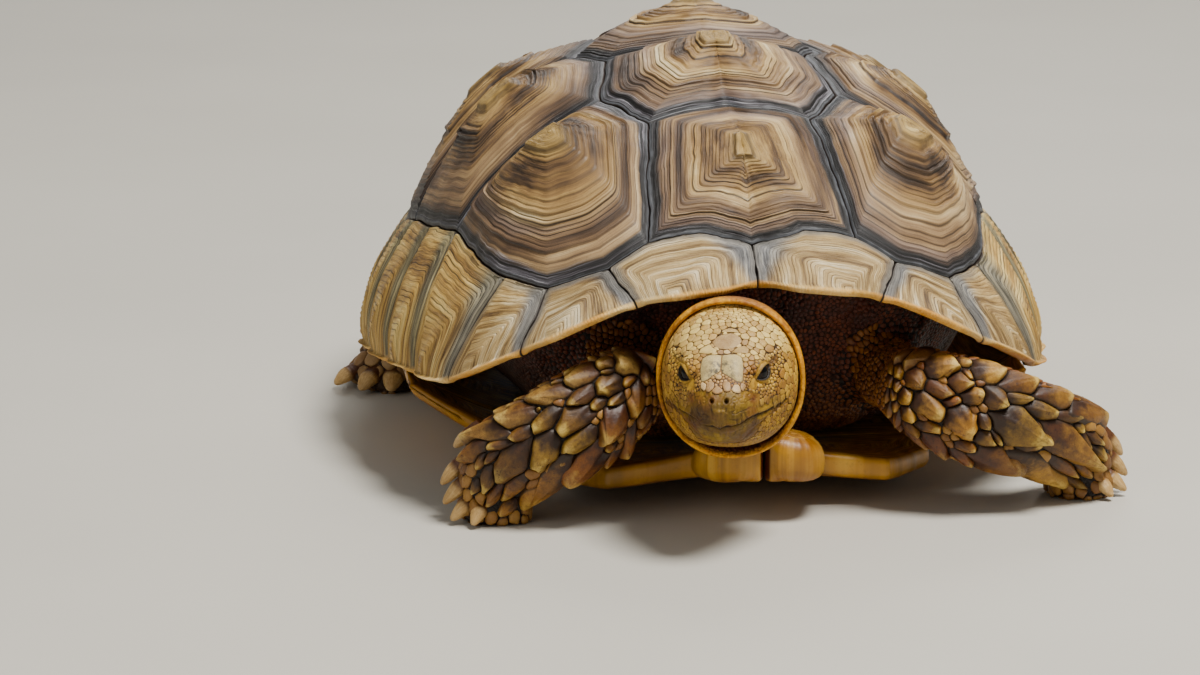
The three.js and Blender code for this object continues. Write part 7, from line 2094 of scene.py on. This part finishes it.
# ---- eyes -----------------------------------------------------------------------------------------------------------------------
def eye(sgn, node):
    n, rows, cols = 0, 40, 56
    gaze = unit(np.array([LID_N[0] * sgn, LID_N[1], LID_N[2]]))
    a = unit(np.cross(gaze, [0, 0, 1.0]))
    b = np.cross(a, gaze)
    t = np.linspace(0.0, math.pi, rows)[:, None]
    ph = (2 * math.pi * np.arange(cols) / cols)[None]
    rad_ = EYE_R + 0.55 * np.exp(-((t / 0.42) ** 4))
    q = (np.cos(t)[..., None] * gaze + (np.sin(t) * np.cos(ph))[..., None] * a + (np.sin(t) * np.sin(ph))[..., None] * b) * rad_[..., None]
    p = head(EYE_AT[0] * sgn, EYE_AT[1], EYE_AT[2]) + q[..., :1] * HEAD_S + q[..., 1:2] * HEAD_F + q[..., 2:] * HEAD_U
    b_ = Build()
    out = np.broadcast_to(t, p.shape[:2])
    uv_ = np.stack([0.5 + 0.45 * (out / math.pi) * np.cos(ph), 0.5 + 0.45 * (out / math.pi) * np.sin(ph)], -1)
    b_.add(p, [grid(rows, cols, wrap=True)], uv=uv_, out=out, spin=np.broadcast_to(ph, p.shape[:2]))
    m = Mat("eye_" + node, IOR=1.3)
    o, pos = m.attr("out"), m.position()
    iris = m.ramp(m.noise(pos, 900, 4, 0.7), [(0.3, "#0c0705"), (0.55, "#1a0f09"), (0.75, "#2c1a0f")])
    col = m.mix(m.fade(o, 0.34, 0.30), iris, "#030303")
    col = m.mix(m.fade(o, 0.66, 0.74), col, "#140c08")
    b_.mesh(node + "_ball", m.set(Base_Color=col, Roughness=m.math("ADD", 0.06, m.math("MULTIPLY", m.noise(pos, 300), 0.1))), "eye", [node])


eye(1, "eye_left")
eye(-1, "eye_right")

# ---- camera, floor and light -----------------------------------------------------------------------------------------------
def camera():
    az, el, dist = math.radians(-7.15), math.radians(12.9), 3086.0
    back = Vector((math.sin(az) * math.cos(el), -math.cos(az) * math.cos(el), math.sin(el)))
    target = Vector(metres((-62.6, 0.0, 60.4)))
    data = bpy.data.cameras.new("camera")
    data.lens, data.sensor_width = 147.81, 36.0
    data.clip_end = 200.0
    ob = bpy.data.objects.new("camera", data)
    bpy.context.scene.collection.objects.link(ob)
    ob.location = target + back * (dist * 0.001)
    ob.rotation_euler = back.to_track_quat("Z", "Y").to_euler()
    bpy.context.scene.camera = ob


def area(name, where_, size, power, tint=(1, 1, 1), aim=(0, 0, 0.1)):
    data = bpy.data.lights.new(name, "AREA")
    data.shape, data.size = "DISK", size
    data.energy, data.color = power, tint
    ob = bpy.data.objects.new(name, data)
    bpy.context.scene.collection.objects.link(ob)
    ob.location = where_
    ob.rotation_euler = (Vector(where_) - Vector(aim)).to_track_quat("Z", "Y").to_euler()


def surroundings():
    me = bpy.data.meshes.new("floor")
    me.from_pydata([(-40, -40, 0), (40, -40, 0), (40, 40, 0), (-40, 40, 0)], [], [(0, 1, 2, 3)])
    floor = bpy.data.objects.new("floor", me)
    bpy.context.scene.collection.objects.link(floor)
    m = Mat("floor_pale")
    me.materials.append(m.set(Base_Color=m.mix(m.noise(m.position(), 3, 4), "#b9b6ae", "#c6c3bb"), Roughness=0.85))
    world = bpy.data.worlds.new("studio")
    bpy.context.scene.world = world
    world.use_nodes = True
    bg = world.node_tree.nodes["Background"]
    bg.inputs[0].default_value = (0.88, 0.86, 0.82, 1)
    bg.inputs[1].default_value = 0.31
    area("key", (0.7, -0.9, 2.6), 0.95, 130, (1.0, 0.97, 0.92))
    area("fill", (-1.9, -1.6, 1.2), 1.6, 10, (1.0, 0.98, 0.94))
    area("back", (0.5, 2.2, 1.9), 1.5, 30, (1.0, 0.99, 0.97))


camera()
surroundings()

# # #

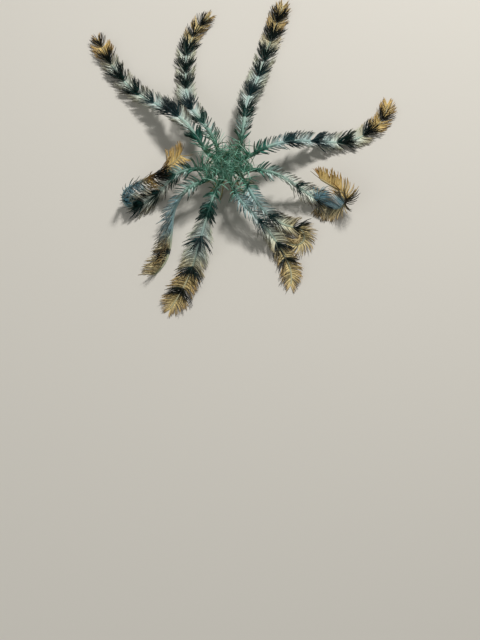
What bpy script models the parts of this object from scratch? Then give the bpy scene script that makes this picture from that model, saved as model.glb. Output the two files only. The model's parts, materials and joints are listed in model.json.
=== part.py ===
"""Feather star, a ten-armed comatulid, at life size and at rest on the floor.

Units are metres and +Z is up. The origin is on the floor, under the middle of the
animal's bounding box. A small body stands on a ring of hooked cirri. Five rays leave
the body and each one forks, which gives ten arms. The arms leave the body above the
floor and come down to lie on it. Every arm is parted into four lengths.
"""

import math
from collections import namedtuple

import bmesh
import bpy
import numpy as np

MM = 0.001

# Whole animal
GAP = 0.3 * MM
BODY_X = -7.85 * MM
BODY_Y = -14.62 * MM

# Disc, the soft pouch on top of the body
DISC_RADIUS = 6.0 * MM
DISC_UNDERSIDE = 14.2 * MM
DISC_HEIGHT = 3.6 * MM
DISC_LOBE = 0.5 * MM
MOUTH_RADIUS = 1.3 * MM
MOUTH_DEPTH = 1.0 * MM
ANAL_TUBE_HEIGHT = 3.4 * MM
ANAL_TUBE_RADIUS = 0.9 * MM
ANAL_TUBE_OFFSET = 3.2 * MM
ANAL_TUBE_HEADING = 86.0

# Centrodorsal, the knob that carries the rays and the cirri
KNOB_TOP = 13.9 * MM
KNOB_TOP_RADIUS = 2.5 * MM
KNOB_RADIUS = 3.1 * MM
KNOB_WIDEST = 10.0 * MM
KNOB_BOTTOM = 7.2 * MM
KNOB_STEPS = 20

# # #

From the records above, transcribe without alteration every line from the one with "What bpy script" to the one with "KNOB_STEPS = 20", inclusive.

» **Written solution**
What bpy script models the parts of this object from scratch? Then give the bpy scene script that makes this picture from that model, saved as model.glb. Output the two files only. The model's parts, materials and joints are listed in model.json.
=== part.py ===
"""Feather star, a ten-armed comatulid, at life size and at rest on the floor.

Units are metres and +Z is up. The origin is on the floor, under the middle of the
animal's bounding box. A small body stands on a ring of hooked cirri. Five rays leave
the body and each one forks, which gives ten arms. The arms leave the body above the
floor and come down to lie on it. Every arm is parted into four lengths.
"""

import math
from collections import namedtuple

import bmesh
import bpy
import numpy as np

MM = 0.001

# Whole animal
GAP = 0.3 * MM
BODY_X = -7.85 * MM
BODY_Y = -14.62 * MM

# Disc, the soft pouch on top of the body
DISC_RADIUS = 6.0 * MM
DISC_UNDERSIDE = 14.2 * MM
DISC_HEIGHT = 3.6 * MM
DISC_LOBE = 0.5 * MM
MOUTH_RADIUS = 1.3 * MM
MOUTH_DEPTH = 1.0 * MM
ANAL_TUBE_HEIGHT = 3.4 * MM
ANAL_TUBE_RADIUS = 0.9 * MM
ANAL_TUBE_OFFSET = 3.2 * MM
ANAL_TUBE_HEADING = 86.0

# Centrodorsal, the knob that carries the rays and the cirri
KNOB_TOP = 13.9 * MM
KNOB_TOP_RADIUS = 2.5 * MM
KNOB_RADIUS = 3.1 * MM
KNOB_WIDEST = 10.0 * MM
KNOB_BOTTOM = 7.2 * MM
KNOB_STEPS = 20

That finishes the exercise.